In The Dark Library by Mary Anna Evans, Estella has returned to the home she ran away from years before, picking up the work of her late, domineering father, a college teacher who had hosted artists and scholars for decades. Her mother has disappeared and there are rumours and secrets about them both. Can the answers lie in her father’s library of rare books? This is an interesting read, a spy story taking you back to WWII.
Danielle Steel is another prolific author, still coming up with interesting stories. Silent Night follows a showbusiness family, with young Paige Watts a child star by the age of nine.
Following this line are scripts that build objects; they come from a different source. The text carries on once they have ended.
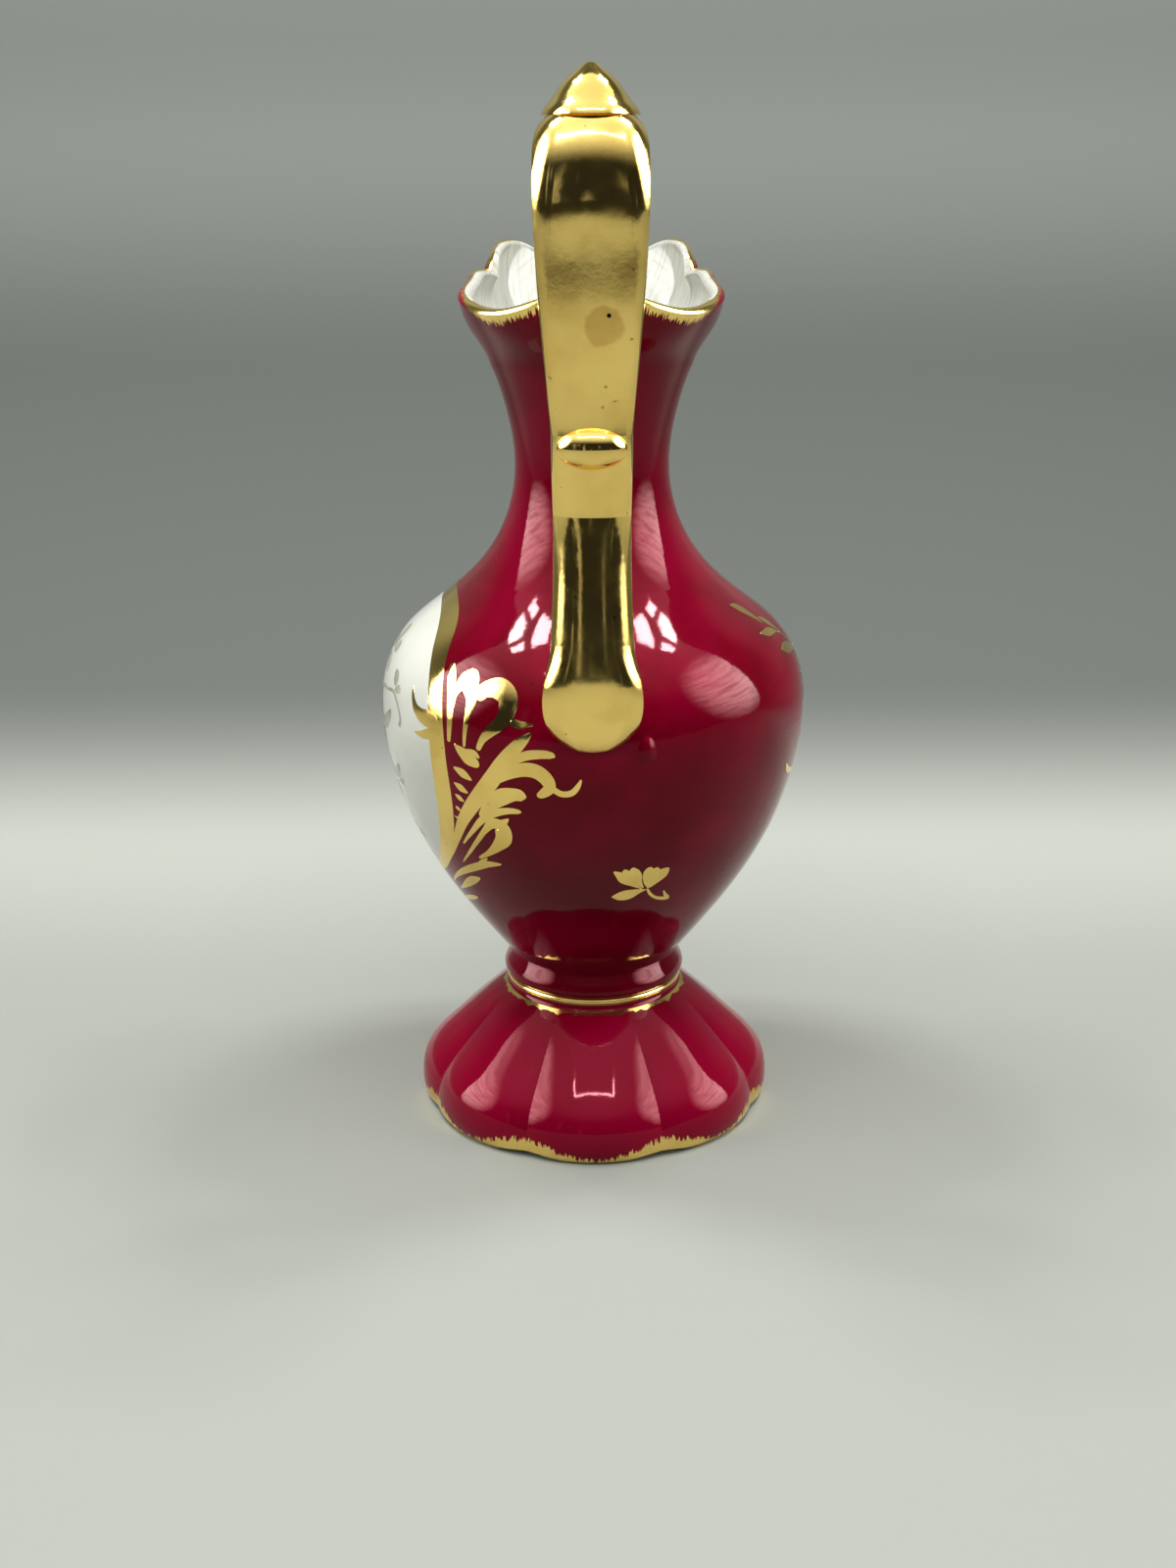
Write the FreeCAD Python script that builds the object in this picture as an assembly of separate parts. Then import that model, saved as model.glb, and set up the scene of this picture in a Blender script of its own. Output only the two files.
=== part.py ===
import FreeCAD
import Part
import math
import os

os.makedirs("parts", exist_ok=True)

# Frame: origin on the floor under the middle of the foot, +Z up.
# The pouring channel points along +Y and the handle stands on the -Y side.
Vector = FreeCAD.Vector
up = Vector(0, 0, 1)
origin = Vector(0, 0, 0)

# Foot: a hollow dome of rounded lobes
foot_radius = 45.9
foot_height = 31.0
foot_top_radius = 22.7
foot_wall = 4.0
lobe_count = 8
lobe_depth = 2.7
hem_lift = 1.7
hem_land_share = 0.38
ring_width_share = 0.5
foot_outline_shares = [
    # share of the height, share of the way out from top radius to lobe tip, share of the lobe depth
    (0.0, 0.927, 0.45),
    (0.07, 0.991, 0.52),
    (0.19, 1.0, 0.72),
    (0.32, 0.965, 0.92),
    (0.45, 0.858, 1.0),
    (0.58, 0.685, 0.88),
    (0.71, 0.49, 0.62),
    (0.84, 0.288, 0.3),
    (0.94, 0.112, 0.06),
    (1.0, 0.0, 0.0),
]

# Stem: a groove and the gilt bead over it, then the rounded collar
stem_radius = 22.1
groove_height = 1.7
bead_height = 1.5
bead_bulge = 0.6
collar_height = 6.6
collar_radius = 23.4
collar_outline_shares = [(0.28, 1.0), (0.6, 0.68)]

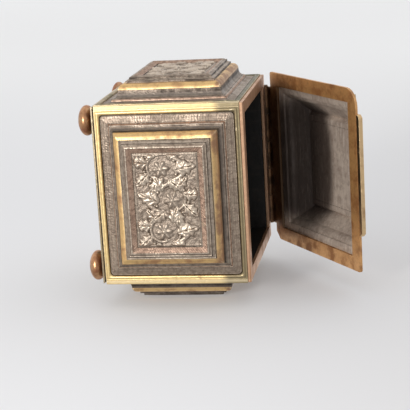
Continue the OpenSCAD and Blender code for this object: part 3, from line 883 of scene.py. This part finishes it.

Tragedy sees Paige being adopted by her Aunt Whitney, a psychologist who determines to help heal her niece, now left unable to speak. The book delves into the world of stardom and follows a character trying to make a new life for herself.
A Beautiful Way to Die by Eleni Kyriacou also takes us to Hollywood, but this time we’re in 1953. Ginny is the latest starlet to turn heads, including legendary actor Max. His wife Stella was once a famous actress too, but now ousted to Ealing Studios following her divorce. Blackmail and an historic mistake bring the two women together. This thriller was a brilliant and original story with a shocking ending.
The historical fiction continued with The Winter Belle by Dilly Court, which takes us back to Victorian England. Kitty’s family has fallen on hard times, their father ill on another continent, and money falling through her mother’s fingers like sand. Kitty plans to make use of her talents as an artist, selling her portraits at a Soho bazaar. Things worsen when Kitty’s sister makes an error of judgement and their mother is swindled out of everything they have. Can Kitty rescue her family?
Madeleine Bunting takes us to Guernsey in the Channel Islands during WWII in Island Song. Helene, young and recently married, farewells her husband who has enlisted in the British army. When the Germans invade, life changes enormously for those left behind. Forty years later, Helene’s daughter Roz is eager to discover the truth about her father. The book explores the psychological toll of living with the enemy. Much recommended by our reader.
In The Midnight Secret by Karen Swan we’re swept off to Scotland and the island of St Kilda at the time when many islanders were leaving to resettle on the mainland. Jayne Ferguson has a kind of second sight, but she only foresees the deaths of other people on the island. Caught in an unhappy marriage, Jayne keeps her gift to herself, but the tension rises with a needless death and she makes an unlikely friend. Another brilliant read in Swan's series of Wild Isle novels.
A Caribbean island is the setting for The Honeymoon Affair by Sheila O’Flanagan. Izzy is here on a vacation that ought to have been her honeymoon, only her fiancé broke her heart. Charles is a successful writer also on holiday, following a recent split from his wife who is also his agent. The two find themselves drawn to each other, but are things too complicated for their affair to be a good idea? An interesting read with lots of detail about the world of publishing.
One reader wasn’t planning on reading a Mills and Boon novel and picked up The Viscount Who Vexed Me by Julia London. This historical romance follows plain-Jane Harriet who is trying to make a life for herself. Mateo is the newly minted Italian viscount society is talking about who needs help with his correspondence. The two meet over books and penmanship. A complicated romance ensues in true M& B style.
That's it for Flaxmere Library Book Chat for another year. Our next meeting is January 6th at 10:30am. All welcome!